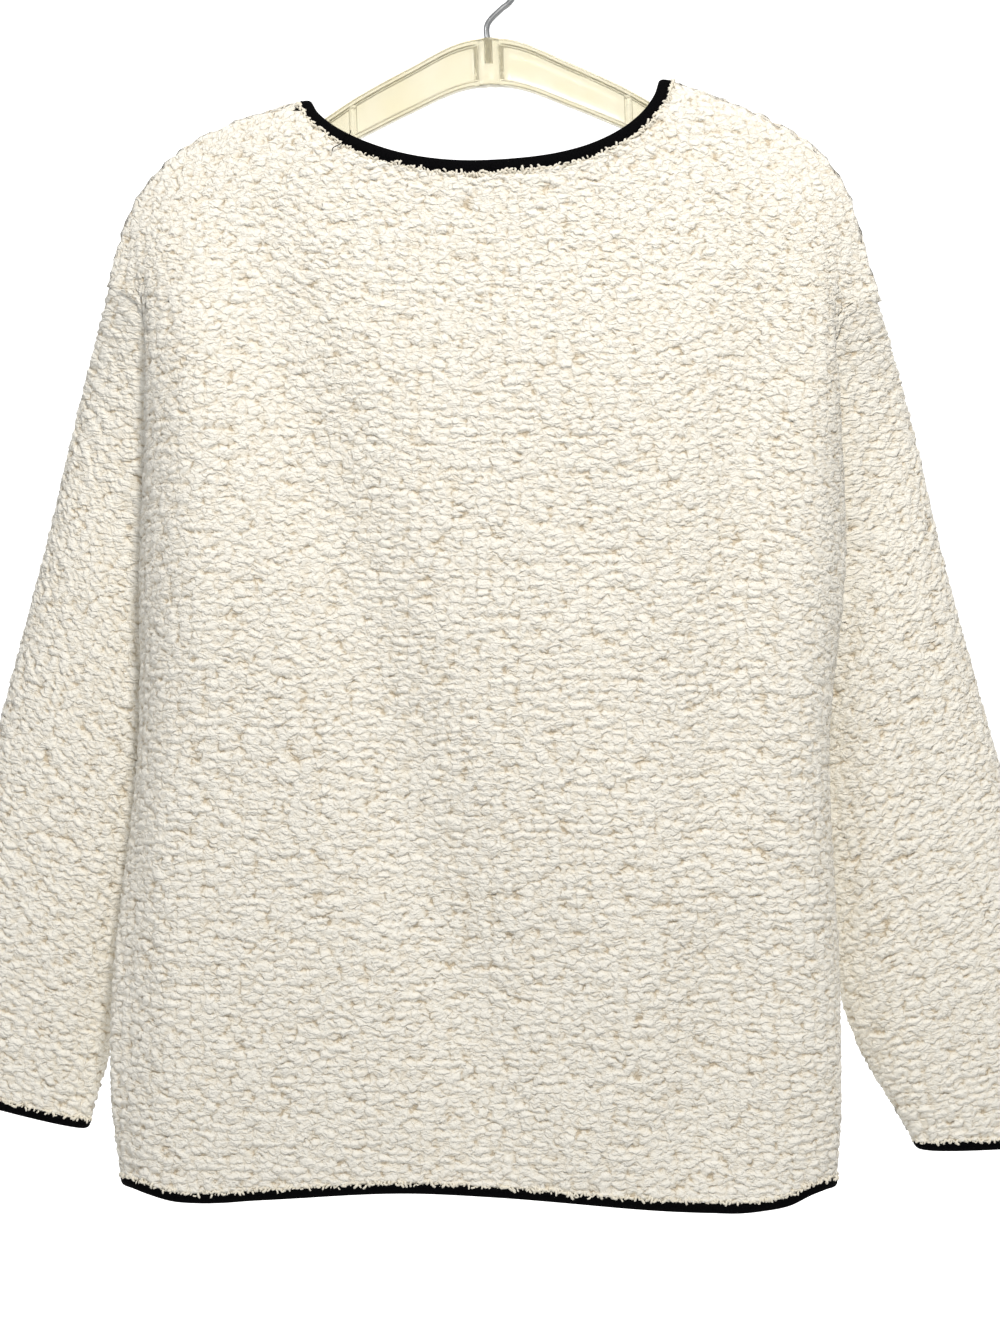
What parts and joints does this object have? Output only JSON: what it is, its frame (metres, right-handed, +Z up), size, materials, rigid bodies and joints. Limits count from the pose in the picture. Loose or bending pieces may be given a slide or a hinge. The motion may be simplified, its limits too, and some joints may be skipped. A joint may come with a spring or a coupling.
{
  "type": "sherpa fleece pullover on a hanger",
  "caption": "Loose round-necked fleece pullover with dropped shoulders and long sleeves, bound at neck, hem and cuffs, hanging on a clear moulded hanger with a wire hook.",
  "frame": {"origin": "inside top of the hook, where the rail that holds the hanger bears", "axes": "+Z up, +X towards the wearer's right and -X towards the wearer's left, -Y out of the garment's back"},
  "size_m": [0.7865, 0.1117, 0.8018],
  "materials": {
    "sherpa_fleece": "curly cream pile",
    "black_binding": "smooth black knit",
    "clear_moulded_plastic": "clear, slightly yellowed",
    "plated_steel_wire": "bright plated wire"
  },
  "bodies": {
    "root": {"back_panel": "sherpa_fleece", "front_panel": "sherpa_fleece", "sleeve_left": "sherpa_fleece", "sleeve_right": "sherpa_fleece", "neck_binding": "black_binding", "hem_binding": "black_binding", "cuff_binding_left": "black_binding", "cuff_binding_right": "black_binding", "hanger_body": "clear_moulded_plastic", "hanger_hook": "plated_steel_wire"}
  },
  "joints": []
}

....................

**CHALLENGE**
Go back to the listing above and please repeat it exactly.

**SOLUTION BELOW**
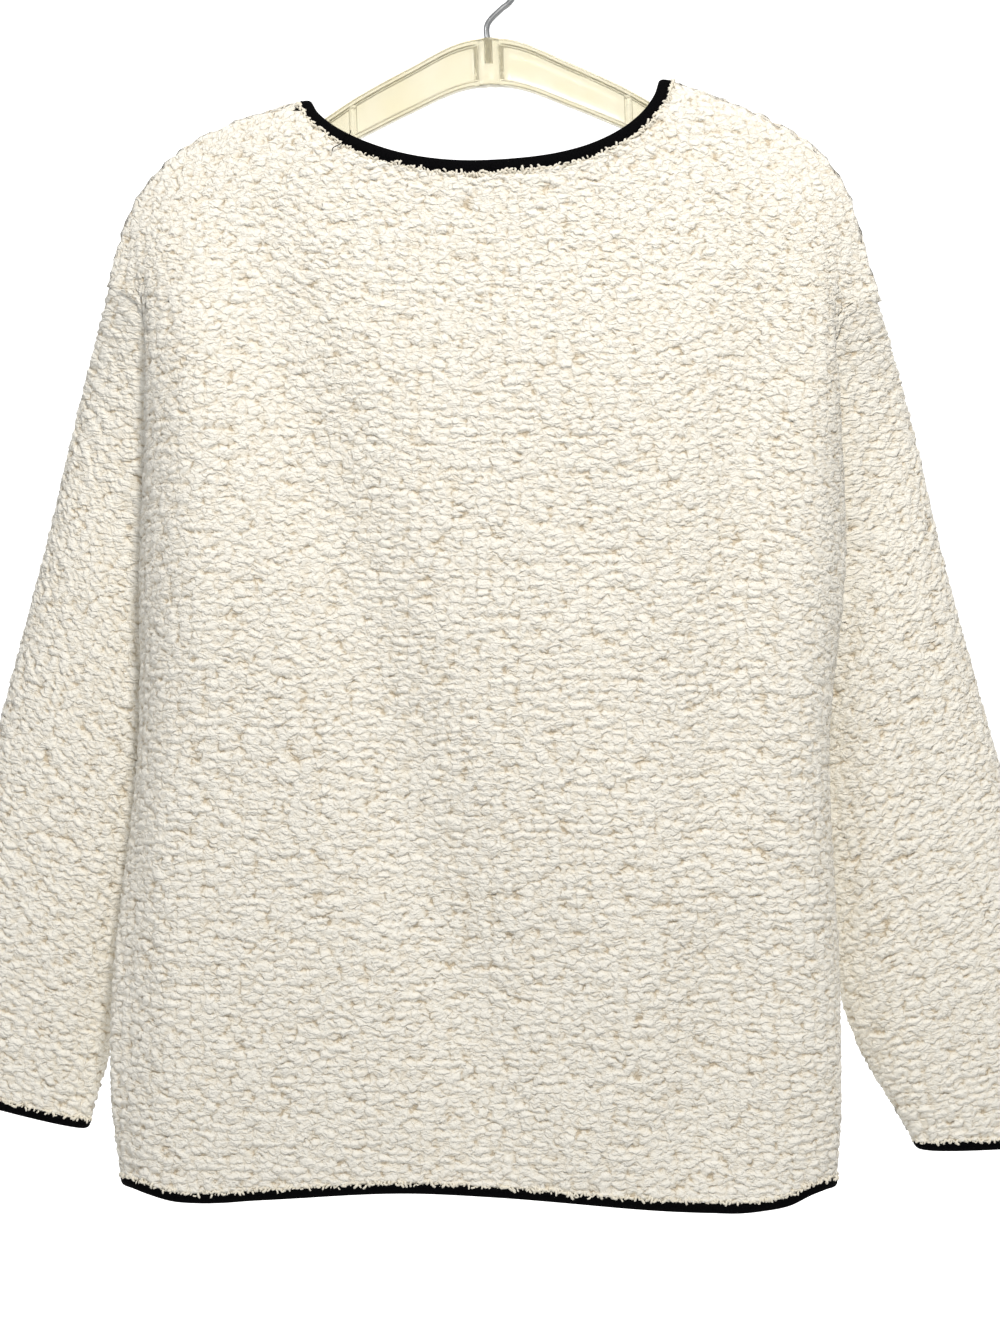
What parts and joints does this object have? Output only JSON: what it is, its frame (metres, right-handed, +Z up), size, materials, rigid bodies and joints. Limits count from the pose in the picture. Loose or bending pieces may be given a slide or a hinge. The motion may be simplified, its limits too, and some joints may be skipped. A joint may come with a spring or a coupling.
{
  "type": "sherpa fleece pullover on a hanger",
  "caption": "Loose round-necked fleece pullover with dropped shoulders and long sleeves, bound at neck, hem and cuffs, hanging on a clear moulded hanger with a wire hook.",
  "frame": {"origin": "inside top of the hook, where the rail that holds the hanger bears", "axes": "+Z up, +X towards the wearer's right and -X towards the wearer's left, -Y out of the garment's back"},
  "size_m": [0.7865, 0.1117, 0.8018],
  "materials": {
    "sherpa_fleece": "curly cream pile",
    "black_binding": "smooth black knit",
    "clear_moulded_plastic": "clear, slightly yellowed",
    "plated_steel_wire": "bright plated wire"
  },
  "bodies": {
    "root": {"back_panel": "sherpa_fleece", "front_panel": "sherpa_fleece", "sleeve_left": "sherpa_fleece", "sleeve_right": "sherpa_fleece", "neck_binding": "black_binding", "hem_binding": "black_binding", "cuff_binding_left": "black_binding", "cuff_binding_right": "black_binding", "hanger_body": "clear_moulded_plastic", "hanger_hook": "plated_steel_wire"}
  },
  "joints": []
}